I was recently grousing about the Advent liturgy at St. John’s. As I thought about it, I figured that rather than being unhappy I should ask Fr. Phil what his thinking was. So I sent him an email.

He replied, and I found out a couple of things. First, the Kyrie, from an orchestral piece by Beethoven, as it turns out, that I thought to be so somber and less appropriate for Advent than for Lent, is not the one we’re using this year. Rather, we’re using the Healey Willan version (below) which I think will be wonderful.

Even better, we’re using Eucharistic Prayer C, which, as I have mentioned, is my favorite. It is the one with the marvelous words:

At your command all things came to be: the vast expanse of
interstellar space, galaxies, suns, the planets in their courses,
and this fragile earth, our island home.

It’s also this same Eucharistic Prayer which reminds us, and I do need reminding:

Deliver us from the presumption of coming to this Table for solace only, and not for strength; for pardon only, and not for renewal.

As I said in my response to Fr. Phil’s email, “I’m there!”

theology vs. liturgy

A while back Diana Butler Bass posted the following reflection on Facebook:

I’m increasingly worried how emerging theology is at odds with liturgy and hymnody. Can we get a bunch of new hymns, for example, that do not reflect substitutionary atonement? How about liturgy that emphasizes what we do here in this world rather than just looking forward to the next?

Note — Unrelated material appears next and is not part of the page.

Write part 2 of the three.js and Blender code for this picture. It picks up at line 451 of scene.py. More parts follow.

Or, prayers about the reign of God now instead of personal salvation?

An interesting thought. More recently, Jane Redmont exchanged comments with a friend on Facebook who suggested that the 1982 Episcopal Hymnal contained too many hymns that “continue to push the bloody substitutionary theory of the Atonement, [and] seem to glorify violence and war….”  He says that “ ‘Lift high the cross’… with a catchy melody also suggests that the goal of the church should be to convert the whole world to some version of Christianity.”

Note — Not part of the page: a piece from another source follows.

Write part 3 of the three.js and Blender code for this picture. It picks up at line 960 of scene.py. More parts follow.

Certainly many people who call themselves Christians would like to do just that. But the “emerging theology” Diana mentions takes a broader view and accepts that Jews, Muslims, Hindus and all other religions have the right to their own beliefs and practices and that they are just as valid as ours.

Grace Cathedral used to have in its liturgy something to the effect of “We pray for all Jews, Muslims, and Hindus.” That was great. As Diana says, we need liturgy that emphasizes what we do here in this world and we need prayers about the reign of God now.

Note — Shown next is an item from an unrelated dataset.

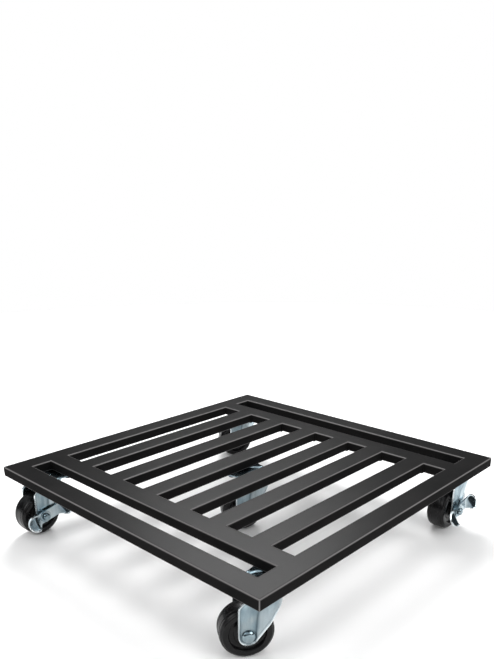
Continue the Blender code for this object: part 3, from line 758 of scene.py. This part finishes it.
def ball_race():
    """A ring of balls in grease between plate and crown.

    Its section is an ellipse, half of it 1.1 mm wide and 0.64 mm high, times 0.74 + 0.26 |cos(n a / 2)|^0.6
    at the angle a, for n balls.
    """
    steps = BALLS * 10
    around = np.arange(steps) * 2 * math.pi / steps
    about = (np.arange(16) * 2 * math.pi / 16)[:, None]
    swell = 0.74 + 0.26 * np.abs(np.cos(around * BALLS / 2)) ** 0.6
    middle = (CROWN_TOP + PLATE_TOP - PLATE_SHEET - DISH_DEPTH) / 2
    radius = BALL_RING + 1.1 * MM * np.cos(about) * swell
    height = middle + 0.64 * MM * np.sin(about) * swell
    points = np.stack([radius * np.cos(around), radius * np.sin(around), height], -1).reshape(-1, 3)
    ids = np.arange(len(points)).reshape(len(about), -1)
    return points, outward(points, [quads(np.concatenate([ids, ids[:1]]), wrap=True)])


# ---- Forks ---------------------------------------------------------------------------------------------


def wall_plan():
    """The fork wall seen from above, from the +X leg's trailing edge round the front to the -X leg's.

    Straight legs join a half circle. It returns the points, the angle at which each meets the crown's rim,
    and how far round the wall each is from the first trailing edge.
    """
    round_end = -TRAIL - LEG_END * np.cos(np.linspace(0, math.pi / 2 + 0.9, 26))
    leg = np.concatenate([round_end, np.linspace(round_end[-1], 0.0, 12)[1:]])
    rim = RIM_ANGLE * leg / (TRAIL + LEG_END)
    half_turn = np.linspace(0, math.pi, 61)[1:-1]
    x = np.concatenate([np.full(len(leg), LEG_OUT), LEG_OUT * np.cos(half_turn), np.full(len(leg), -LEG_OUT)])
    y = np.concatenate([leg, LEG_OUT * np.sin(half_turn), leg[::-1]])
    angle = np.concatenate([rim, half_turn, math.pi - rim[::-1]])
    steps = np.hypot(np.diff(x), np.diff(y))
    run = np.concatenate([[0.0], np.cumsum(steps)])
    return x, y, angle, run


def wall_lower_edge(x, y, braked):
    """The height of the wall's lower edge: round below the axle, then rising, clear of the tread."""
    along = y + TRAIL
    low = AXLE_Z - np.sqrt(np.maximum(LEG_END**2 - along**2, 0.0))
    if braked:
        toe = AXLE_Z - BRAKED_TOE_DROP
        end = AXLE_Z - LEG_END
        sole = end + (toe - end) * along / BRAKED_TOE_REACH
        lead = toe + BRAKED_LEAD_SLOPE * (along - BRAKED_TOE_REACH)
        low = np.where(along >= 0, np.where(along >= BRAKED_TOE_REACH, lead, sole), low)
    else:
        lean = math.atan(1 / PLAIN_LEAD_SLOPE)
        reach = LEG_END * math.cos(lean)
        lead = AXLE_Z - LEG_END * math.sin(lean) + PLAIN_LEAD_SLOPE * (along - reach)
        low = np.where(along >= reach, lead, low)
    over_tread = AXLE_Z + np.sqrt(np.maximum((AXLE_Z + WING_ROOM) ** 2 - along**2, 0.0))
    bent_in = np.abs(x) - FORK_SHEET < WING_IN
    low = np.where(bent_in, np.maximum(low, over_tread), low)
    low = np.minimum(low, CROWN_TOP - FRONT_SKIRT)
    # A running mean over a few stations rounds the corners of the edge, but not its round end.
    window = np.hanning(7) / np.hanning(7).sum()
    smooth = np.convolve(np.concatenate([[low[0]] * 3, low, [low[-1]] * 3]), window, "valid")
    return np.where(along > 2 * MM, smooth, low)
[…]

Perhaps the Episcopal Church would be better off working to update the liturgy in this manner instead of spending so much time getting exercised about the proposed Anglican Covenant, which appears destined for defeat anyway.

paying attention

When I first started attending the Episcopal Church it was all new to me, and I paid attention to the words of the liturgy. Now that I have been around liturgical worship for a while, my mind tends to wander. This is not great, because there are things I need to hear, such as in the confession:

Most merciful God,
we confess that we have sinned against you
in thought, word, and deed,
by what we have done,
and by what we have left undone.
We have not loved you with our whole heart;
we have not loved our neighbors as ourselves.

And there are things I love to hear:

The Gifts of God for the People of God.
Take them in remembrance that Christ died for
you, and feed on him in your hearts by faith,
with thanksgiving.

And there are things I need to be reminded of:

Eternal God, heavenly Father,
you have graciously accepted us as living members
of your Son our Savior Jesus Christ,

So it's my intent to pay attention and listen.

Sunday worship

I wrote last week about how I skipped church so Terry and I could go to the ocean. We had a great time and it was exactly what we both needed.

At the same time, when I miss church I realize how important Sunday Eucharist is to me. Given how stressful my job has been recently, when the alarm went off on Sunday morning I was really tempted to pull the covers over my head and go back to sleep. But I knew what I had missed last week and I knew I needed it, so I pulled myself out of bed. I was glad I did.

In addition to the normal Eucharist of which I was delighted to be a part again, the fifth Sunday is always Youth Sunday at St. John the Divine. The St. John's youth always do a great job on those Sundays, and this Sunday's worship was especially delightful because it was a Beatles Mass.

It was good to be there.

media ministry

I wrote yesterday about online faith and an article on the subject in which my my Facebook friend and Catholic blogger Fran is quoted.

The article veered from online faith to a discussion of a Catholic parish in which multimedia is used in worship: "During liturgies, prayers and song lyrics are now projected on a screen. Videos and images are displayed during homilies." I cringed. I really, seriously cringed.

The technique conjures up images for me of huge, evangelical mega-churches with hundreds of thousands of dollars worth of multimedia equipment and multi-million dollar church budgets. (Here's a humorous video look at such worship.)

I realized, after I got done cringing, that this is nothing new. This was happening in the late sixties and early seventies in churches. And who was doing it then? The progressive churches. Probably churches that were also involved in the antiwar and civil rights movements.

The director of media ministry at the church mentioned in the article was quoted as saying, “What I’ve noticed from this is that more people are praying and singing aloud during the Mass; it keeps their attention rather than distracting them from the real reason we’re all there: Christ.”

Wow! Really interesting.

Still, as high tech as I am, I just don't want to see multimedia becoming part of my Episcopal Rite II liturgy. At St. John's, I appreciate the convenience of the entire liturgy being printed in a single worship booklet, but honestly, I'd really rather have the Book of Common Prayer in my hands, even if it does mean flipping from one section to another, and switching back and forth between the prayer book and the hymnal. Adding multimedia? Not for me. Not in that environment. Please.